If you do choose to supplement while breastfeeding, it's best to start slowly. Try just one or two bottles and gradually add in more formula as you need. How much you will need to supplement will vary depending on the situation and the baby's diet.
Some infants may need just an ounce or two per day, while others may require 50% of their feeds from the formula. Your baby’s doctor, a pediatrician, or lactation consultant can help you determine how much is necessary.
How to Prepare Formula for Supplementing
Some formulas are ready-to-feed, meaning they are in liquid form and fed to the infant as is. Other times, an infant formula comes in powder form and needs to be mixed. Powdered formula is not sterile, so it’s important when supplementing with formula to understand how to properly prepare it, to prevent the possibility of contamination. Always carefully read the preparation instructions written on the formula’s label.
- Wash your hands with soap and water.
- Add the amount of water listed on the formula instructions to the baby formula bottle. Use water from a safe source. It is not always necessary to boil the water first.
- Add the recommended amount of powder listed on the formula instructions. Always use the scoop provided with the formula. Adding an incorrect amount could make the infant ill.
- Mix the bottle by shaking or swirling thoroughly.
- Warming the formula is not necessary though many choose to do so. Warming should not be done in the microwave. To warm the bottle of formula, place the bottle in a mug or pan of warm water. Be sure to check the temperature before feeding the infant by putting a couple of drops of the formula on the back of your wrist.
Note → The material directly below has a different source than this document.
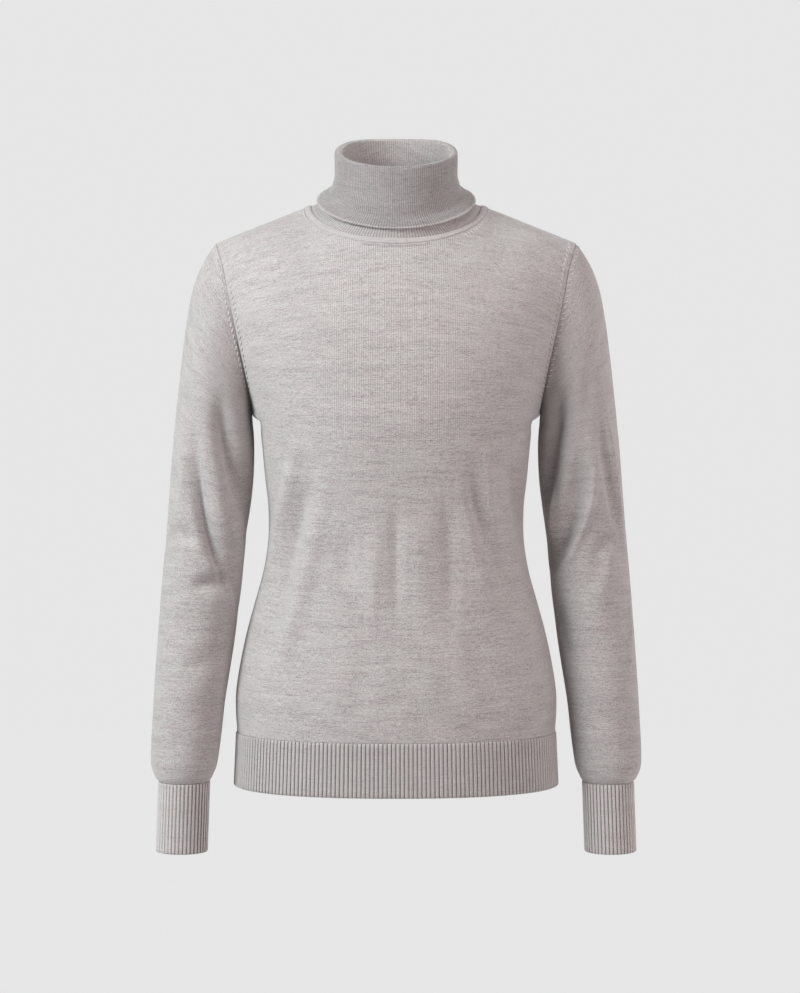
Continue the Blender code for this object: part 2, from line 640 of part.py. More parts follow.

How to Bottle Feed a Breastfed Infant
Many experts agree that an infant being offered a bottle, whether its formula or breast milk, should be paced during the feeding. The goal of pacing the infant at the bottle is to mimic the flow of breastfeeding and allow the baby to set the pace. Here are the key points to paced bottle feeding:
- Hold the infant in an upright position. Do not feed lying down.
- Allow the infant to draw the nipple in their mouths on their own.
- Feeding at the bottle should take a similar length of time as a feeding at the breast.
- Encourage frequent pauses while the baby drinks from the bottle to mimic the breastfeeding mother’s let-down patterns.
- Switch sides halfway through the bottle feeding to promote proper eye development and prevent side preferences.
- Stop the feeding if the infant shows signs of being satisfied. Do not force them to finish the bottle.
Additional Considerations When Supplementing While Breastfeeding
There are a few things to note when supplementing breastfeeding with formula. It’s possible that the baby may initially refuse formula and/or a bottle if they have been exclusively breastfed for a while. Just keep trying.
When introduced to formula, the stools of infants may change. They may appear less yellow and slightly more formed compared to the stools of an exclusively breastfed baby. This is normal and to be expected.
Making the decision to supplement breastfeeding with formula can sometimes be challenging, but mothers need to do what is best for themselves and their baby’s health. Breastfeeding does not have to be all or nothing. Any amount of breast milk an infant receives is beneficial and mothers do not need to wean from breastfeeding if they decide to supplement with formula.
The content and advice provided in this article is for informational purposes only and is not a substitute for medical diagnosis, treatment, advice for specific medical conditions. Always consult a pediatrician to understand the individual needs of your child.